(Stored entries)
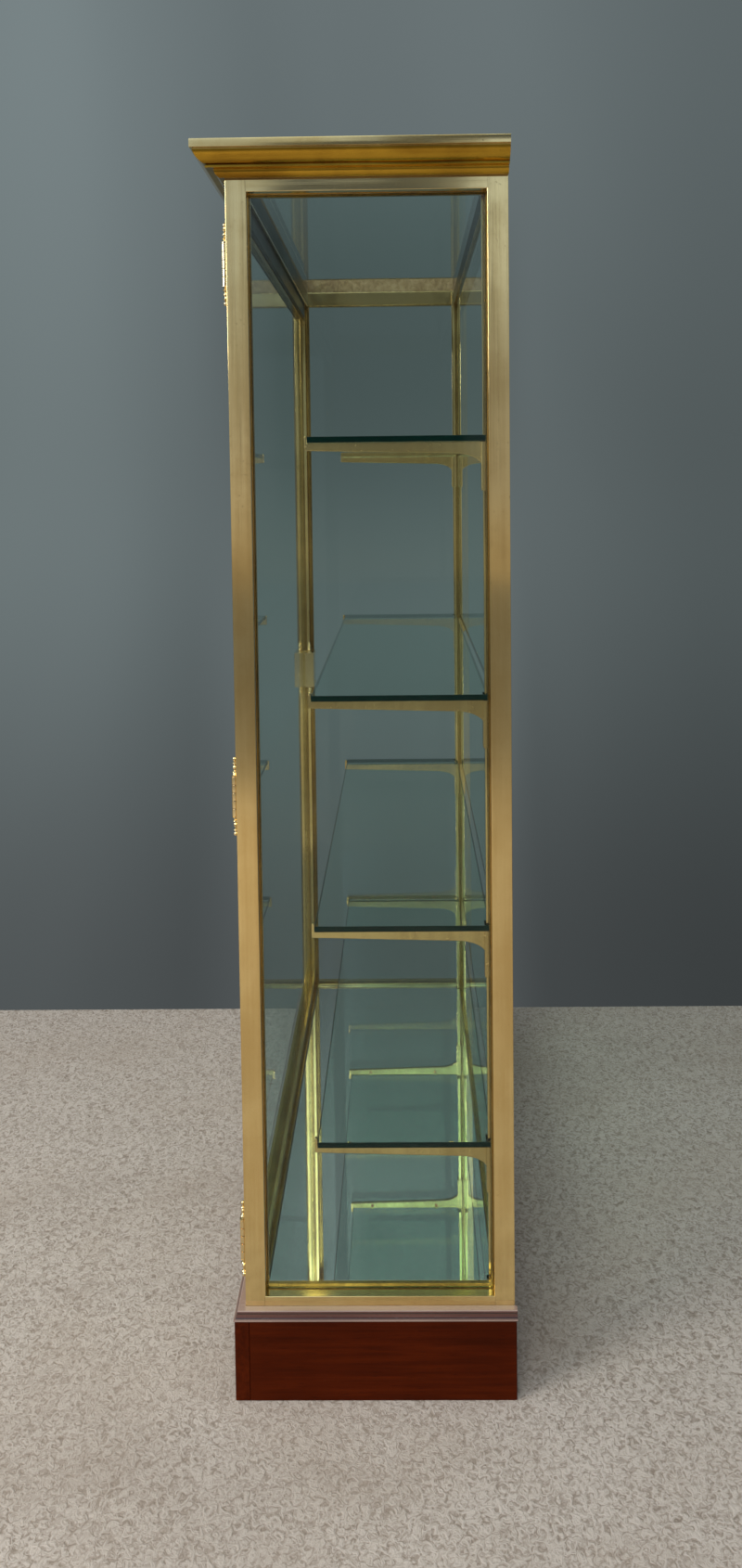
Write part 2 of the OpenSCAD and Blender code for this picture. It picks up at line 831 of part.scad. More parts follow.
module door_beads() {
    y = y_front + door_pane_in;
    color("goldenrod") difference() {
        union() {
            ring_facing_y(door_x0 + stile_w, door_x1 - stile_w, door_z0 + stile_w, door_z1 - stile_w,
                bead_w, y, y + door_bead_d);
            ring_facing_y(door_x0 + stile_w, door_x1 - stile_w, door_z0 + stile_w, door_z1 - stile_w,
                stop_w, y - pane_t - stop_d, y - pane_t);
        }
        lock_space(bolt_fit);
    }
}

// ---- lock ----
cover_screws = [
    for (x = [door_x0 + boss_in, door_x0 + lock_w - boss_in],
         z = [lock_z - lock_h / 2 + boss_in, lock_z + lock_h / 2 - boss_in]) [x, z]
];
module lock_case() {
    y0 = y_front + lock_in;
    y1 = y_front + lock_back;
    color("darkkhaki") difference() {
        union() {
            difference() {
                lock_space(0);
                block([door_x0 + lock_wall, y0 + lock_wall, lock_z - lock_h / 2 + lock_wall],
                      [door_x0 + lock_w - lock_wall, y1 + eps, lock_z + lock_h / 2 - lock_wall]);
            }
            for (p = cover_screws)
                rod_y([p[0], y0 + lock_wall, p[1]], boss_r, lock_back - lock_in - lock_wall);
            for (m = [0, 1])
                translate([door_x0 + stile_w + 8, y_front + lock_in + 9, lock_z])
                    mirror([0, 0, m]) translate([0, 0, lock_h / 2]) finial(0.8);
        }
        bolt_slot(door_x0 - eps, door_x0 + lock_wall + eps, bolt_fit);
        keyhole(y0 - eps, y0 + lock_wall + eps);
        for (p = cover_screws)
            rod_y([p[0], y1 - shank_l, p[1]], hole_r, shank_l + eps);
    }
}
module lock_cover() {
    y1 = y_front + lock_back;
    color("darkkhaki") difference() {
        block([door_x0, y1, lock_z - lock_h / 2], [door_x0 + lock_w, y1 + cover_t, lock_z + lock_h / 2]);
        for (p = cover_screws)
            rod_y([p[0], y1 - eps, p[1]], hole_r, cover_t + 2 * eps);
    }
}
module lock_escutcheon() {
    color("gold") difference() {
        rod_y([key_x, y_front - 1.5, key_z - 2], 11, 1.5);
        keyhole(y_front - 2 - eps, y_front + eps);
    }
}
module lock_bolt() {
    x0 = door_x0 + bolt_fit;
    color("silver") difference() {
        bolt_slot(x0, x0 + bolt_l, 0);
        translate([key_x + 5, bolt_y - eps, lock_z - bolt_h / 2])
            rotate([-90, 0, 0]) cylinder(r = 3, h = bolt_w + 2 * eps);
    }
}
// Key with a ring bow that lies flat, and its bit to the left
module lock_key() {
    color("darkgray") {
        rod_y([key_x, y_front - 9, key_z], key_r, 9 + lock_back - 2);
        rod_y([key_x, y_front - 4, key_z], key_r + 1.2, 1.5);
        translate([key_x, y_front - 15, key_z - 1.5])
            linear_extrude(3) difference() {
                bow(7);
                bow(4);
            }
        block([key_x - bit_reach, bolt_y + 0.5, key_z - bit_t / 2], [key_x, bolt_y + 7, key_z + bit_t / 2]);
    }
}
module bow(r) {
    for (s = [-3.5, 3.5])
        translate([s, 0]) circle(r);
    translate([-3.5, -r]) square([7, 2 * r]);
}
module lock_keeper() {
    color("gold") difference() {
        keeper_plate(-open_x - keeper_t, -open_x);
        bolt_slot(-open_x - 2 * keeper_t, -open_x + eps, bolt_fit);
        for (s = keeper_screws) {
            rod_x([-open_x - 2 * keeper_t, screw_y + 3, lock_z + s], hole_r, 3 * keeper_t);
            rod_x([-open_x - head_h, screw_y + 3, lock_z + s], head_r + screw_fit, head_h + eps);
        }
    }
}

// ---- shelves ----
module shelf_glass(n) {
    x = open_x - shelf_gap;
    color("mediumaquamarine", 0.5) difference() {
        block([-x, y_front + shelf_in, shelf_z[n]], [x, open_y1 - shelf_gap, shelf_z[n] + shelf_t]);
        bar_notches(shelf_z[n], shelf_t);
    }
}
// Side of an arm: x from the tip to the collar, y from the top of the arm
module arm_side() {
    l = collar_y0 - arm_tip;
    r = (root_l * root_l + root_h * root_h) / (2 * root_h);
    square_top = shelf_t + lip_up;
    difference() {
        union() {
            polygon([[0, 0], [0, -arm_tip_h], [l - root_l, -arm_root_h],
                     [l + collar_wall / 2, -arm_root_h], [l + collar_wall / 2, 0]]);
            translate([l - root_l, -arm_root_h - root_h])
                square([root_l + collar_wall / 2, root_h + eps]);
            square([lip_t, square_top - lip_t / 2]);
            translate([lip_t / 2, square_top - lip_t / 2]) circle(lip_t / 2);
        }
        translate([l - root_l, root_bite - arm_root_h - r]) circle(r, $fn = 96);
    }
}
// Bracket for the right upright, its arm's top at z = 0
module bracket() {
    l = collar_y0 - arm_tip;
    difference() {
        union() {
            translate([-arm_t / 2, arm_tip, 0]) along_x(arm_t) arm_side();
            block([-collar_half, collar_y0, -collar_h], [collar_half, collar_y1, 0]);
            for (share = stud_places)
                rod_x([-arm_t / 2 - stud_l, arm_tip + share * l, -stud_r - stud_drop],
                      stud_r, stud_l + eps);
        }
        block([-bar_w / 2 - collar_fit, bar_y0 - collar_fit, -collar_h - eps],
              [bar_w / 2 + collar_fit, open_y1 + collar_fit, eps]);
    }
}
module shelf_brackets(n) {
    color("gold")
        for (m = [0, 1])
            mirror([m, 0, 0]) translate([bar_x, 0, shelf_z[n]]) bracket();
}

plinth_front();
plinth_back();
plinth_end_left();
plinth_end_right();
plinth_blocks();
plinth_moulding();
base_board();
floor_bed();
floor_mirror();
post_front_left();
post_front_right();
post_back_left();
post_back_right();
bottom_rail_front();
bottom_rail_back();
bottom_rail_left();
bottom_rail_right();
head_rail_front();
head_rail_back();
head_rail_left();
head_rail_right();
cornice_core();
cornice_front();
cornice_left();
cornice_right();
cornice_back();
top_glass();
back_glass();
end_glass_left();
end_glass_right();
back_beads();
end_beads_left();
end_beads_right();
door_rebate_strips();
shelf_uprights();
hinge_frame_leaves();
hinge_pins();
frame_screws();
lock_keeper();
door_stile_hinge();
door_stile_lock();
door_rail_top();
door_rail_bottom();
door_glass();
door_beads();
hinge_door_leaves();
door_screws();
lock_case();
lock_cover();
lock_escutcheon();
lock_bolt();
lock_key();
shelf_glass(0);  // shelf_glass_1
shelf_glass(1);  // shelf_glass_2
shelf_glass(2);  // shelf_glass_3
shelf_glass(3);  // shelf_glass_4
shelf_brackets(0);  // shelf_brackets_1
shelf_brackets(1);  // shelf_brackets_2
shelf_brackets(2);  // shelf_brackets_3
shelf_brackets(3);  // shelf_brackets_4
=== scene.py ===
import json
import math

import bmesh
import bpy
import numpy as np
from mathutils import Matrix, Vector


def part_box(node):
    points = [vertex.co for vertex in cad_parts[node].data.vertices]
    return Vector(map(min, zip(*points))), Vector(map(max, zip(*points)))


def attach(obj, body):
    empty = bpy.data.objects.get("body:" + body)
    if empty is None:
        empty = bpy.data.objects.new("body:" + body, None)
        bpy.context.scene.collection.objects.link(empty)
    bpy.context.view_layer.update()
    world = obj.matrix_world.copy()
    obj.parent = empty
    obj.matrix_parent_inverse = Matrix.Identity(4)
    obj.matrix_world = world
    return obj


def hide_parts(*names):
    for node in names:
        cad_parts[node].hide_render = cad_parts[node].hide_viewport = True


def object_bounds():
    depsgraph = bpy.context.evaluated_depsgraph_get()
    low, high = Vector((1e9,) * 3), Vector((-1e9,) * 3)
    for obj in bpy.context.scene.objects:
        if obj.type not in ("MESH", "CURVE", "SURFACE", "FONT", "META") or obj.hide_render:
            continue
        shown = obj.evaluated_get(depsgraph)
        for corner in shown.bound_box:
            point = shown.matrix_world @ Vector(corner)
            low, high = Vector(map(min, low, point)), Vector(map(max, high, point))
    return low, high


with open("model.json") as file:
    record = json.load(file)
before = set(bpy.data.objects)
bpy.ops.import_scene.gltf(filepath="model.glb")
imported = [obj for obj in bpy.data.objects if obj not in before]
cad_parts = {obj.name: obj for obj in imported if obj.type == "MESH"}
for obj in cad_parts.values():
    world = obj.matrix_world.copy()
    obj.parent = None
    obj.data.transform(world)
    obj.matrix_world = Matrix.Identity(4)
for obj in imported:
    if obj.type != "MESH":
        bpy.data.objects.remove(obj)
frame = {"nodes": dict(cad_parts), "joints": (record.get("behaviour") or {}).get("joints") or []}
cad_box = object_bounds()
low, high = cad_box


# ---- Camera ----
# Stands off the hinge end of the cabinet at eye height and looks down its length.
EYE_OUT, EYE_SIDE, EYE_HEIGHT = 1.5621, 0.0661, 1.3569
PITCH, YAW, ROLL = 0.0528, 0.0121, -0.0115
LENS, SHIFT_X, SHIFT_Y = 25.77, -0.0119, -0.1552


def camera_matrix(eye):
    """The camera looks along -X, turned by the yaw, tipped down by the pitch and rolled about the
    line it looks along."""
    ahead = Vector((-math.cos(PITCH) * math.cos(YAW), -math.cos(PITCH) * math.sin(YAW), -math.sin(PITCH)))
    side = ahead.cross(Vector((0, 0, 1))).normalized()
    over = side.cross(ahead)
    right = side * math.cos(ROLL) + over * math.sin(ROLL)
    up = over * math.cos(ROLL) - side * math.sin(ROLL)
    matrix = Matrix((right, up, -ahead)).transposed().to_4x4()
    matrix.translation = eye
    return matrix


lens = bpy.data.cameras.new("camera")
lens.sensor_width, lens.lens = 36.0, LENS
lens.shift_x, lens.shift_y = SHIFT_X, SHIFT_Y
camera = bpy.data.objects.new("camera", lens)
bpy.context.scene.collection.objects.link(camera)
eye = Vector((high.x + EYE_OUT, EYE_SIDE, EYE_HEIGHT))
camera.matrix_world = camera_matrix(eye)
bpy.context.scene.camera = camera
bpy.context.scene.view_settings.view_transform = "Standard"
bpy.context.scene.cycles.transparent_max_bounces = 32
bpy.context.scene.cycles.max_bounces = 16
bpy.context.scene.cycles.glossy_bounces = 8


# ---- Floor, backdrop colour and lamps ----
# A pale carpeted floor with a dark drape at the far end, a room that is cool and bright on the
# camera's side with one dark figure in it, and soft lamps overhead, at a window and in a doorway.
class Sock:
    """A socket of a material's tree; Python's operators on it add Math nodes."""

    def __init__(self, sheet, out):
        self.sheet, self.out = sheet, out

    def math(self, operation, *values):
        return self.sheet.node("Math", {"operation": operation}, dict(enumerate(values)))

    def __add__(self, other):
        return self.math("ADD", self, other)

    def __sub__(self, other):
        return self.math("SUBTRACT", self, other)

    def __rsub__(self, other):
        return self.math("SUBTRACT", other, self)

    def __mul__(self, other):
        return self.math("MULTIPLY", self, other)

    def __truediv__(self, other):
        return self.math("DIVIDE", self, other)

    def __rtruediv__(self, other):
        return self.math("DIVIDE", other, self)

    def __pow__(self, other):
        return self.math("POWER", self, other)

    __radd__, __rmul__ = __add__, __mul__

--

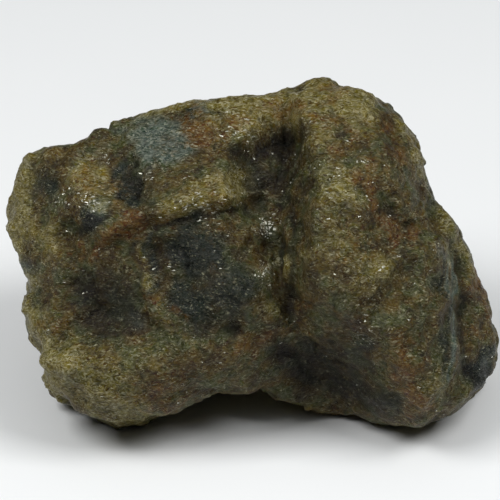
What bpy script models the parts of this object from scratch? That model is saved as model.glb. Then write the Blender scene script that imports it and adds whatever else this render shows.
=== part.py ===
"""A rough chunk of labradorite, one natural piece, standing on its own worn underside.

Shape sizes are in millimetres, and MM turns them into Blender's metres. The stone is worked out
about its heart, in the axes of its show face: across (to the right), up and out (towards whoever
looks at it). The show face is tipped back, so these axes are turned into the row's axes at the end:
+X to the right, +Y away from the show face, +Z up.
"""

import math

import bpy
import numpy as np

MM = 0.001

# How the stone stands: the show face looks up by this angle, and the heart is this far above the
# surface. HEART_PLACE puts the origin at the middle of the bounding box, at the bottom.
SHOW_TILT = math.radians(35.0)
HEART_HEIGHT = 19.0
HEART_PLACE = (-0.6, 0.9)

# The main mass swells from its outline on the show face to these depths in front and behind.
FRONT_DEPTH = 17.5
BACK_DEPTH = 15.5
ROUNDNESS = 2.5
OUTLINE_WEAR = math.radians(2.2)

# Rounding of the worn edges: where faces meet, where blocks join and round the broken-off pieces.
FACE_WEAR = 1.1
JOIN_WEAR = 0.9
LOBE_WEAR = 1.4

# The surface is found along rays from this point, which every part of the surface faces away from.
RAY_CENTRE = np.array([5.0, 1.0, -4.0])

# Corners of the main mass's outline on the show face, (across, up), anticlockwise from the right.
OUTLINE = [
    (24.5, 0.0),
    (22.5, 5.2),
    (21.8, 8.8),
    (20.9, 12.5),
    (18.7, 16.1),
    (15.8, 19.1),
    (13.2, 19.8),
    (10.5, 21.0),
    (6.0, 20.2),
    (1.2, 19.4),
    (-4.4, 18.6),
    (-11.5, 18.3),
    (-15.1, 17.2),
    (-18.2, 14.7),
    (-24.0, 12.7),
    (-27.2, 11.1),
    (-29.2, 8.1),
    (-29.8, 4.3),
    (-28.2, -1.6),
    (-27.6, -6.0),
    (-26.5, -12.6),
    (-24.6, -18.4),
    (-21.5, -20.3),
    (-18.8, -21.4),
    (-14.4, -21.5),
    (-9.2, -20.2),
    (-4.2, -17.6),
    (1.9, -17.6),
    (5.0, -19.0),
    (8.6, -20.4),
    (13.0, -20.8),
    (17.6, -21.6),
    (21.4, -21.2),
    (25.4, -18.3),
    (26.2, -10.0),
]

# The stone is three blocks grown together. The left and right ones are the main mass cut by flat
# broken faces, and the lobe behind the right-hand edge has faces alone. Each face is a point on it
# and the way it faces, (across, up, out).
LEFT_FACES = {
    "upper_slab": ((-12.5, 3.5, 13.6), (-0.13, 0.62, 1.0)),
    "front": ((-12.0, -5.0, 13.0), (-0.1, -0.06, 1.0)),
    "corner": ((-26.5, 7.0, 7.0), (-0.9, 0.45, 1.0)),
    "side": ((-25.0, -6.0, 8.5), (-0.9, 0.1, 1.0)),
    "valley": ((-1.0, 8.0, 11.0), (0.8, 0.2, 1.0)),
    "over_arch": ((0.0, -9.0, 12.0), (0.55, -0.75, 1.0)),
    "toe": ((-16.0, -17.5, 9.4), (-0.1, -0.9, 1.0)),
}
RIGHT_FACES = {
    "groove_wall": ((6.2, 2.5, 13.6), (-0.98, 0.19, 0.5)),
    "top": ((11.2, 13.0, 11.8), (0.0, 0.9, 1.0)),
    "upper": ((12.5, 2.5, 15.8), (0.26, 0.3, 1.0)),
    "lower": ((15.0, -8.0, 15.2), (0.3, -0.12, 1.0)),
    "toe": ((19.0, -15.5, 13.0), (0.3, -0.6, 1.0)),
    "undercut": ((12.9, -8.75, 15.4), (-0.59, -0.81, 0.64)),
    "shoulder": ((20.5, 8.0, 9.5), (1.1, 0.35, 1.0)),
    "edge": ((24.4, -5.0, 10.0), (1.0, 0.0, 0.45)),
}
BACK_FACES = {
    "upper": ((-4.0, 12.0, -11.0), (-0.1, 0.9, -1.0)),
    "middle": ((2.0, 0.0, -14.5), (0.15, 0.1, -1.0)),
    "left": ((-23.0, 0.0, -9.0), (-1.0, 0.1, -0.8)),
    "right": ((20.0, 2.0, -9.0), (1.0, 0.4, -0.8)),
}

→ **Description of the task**
The lines from the one containing "plinth_front();" to the one containing "low, high = Vector((1e9,)", both included, are to be extracted exactly; give no other line.

→ **Task response**
plinth_front();
plinth_back();
plinth_end_left();
plinth_end_right();
plinth_blocks();
plinth_moulding();
base_board();
floor_bed();
floor_mirror();
post_front_left();
post_front_right();
post_back_left();
post_back_right();
bottom_rail_front();
bottom_rail_back();
bottom_rail_left();
bottom_rail_right();
head_rail_front();
head_rail_back();
head_rail_left();
head_rail_right();
cornice_core();
cornice_front();
cornice_left();
cornice_right();
cornice_back();
top_glass();
back_glass();
end_glass_left();
end_glass_right();
back_beads();
end_beads_left();
end_beads_right();
door_rebate_strips();
shelf_uprights();
hinge_frame_leaves();
hinge_pins();
frame_screws();
lock_keeper();
door_stile_hinge();
door_stile_lock();
door_rail_top();
door_rail_bottom();
door_glass();
door_beads();
hinge_door_leaves();
door_screws();
lock_case();
lock_cover();
lock_escutcheon();
lock_bolt();
lock_key();
shelf_glass(0);  // shelf_glass_1
shelf_glass(1);  // shelf_glass_2
shelf_glass(2);  // shelf_glass_3
shelf_glass(3);  // shelf_glass_4
shelf_brackets(0);  // shelf_brackets_1
shelf_brackets(1);  // shelf_brackets_2
shelf_brackets(2);  // shelf_brackets_3
shelf_brackets(3);  // shelf_brackets_4
=== scene.py ===
import json
import math

import bmesh
import bpy
import numpy as np
from mathutils import Matrix, Vector


def part_box(node):
    points = [vertex.co for vertex in cad_parts[node].data.vertices]
    return Vector(map(min, zip(*points))), Vector(map(max, zip(*points)))


def attach(obj, body):
    empty = bpy.data.objects.get("body:" + body)
    if empty is None:
        empty = bpy.data.objects.new("body:" + body, None)
        bpy.context.scene.collection.objects.link(empty)
    bpy.context.view_layer.update()
    world = obj.matrix_world.copy()
    obj.parent = empty
    obj.matrix_parent_inverse = Matrix.Identity(4)
    obj.matrix_world = world
    return obj


def hide_parts(*names):
    for node in names:
        cad_parts[node].hide_render = cad_parts[node].hide_viewport = True


def object_bounds():
    depsgraph = bpy.context.evaluated_depsgraph_get()
    low, high = Vector((1e9,) * 3), Vector((-1e9,) * 3)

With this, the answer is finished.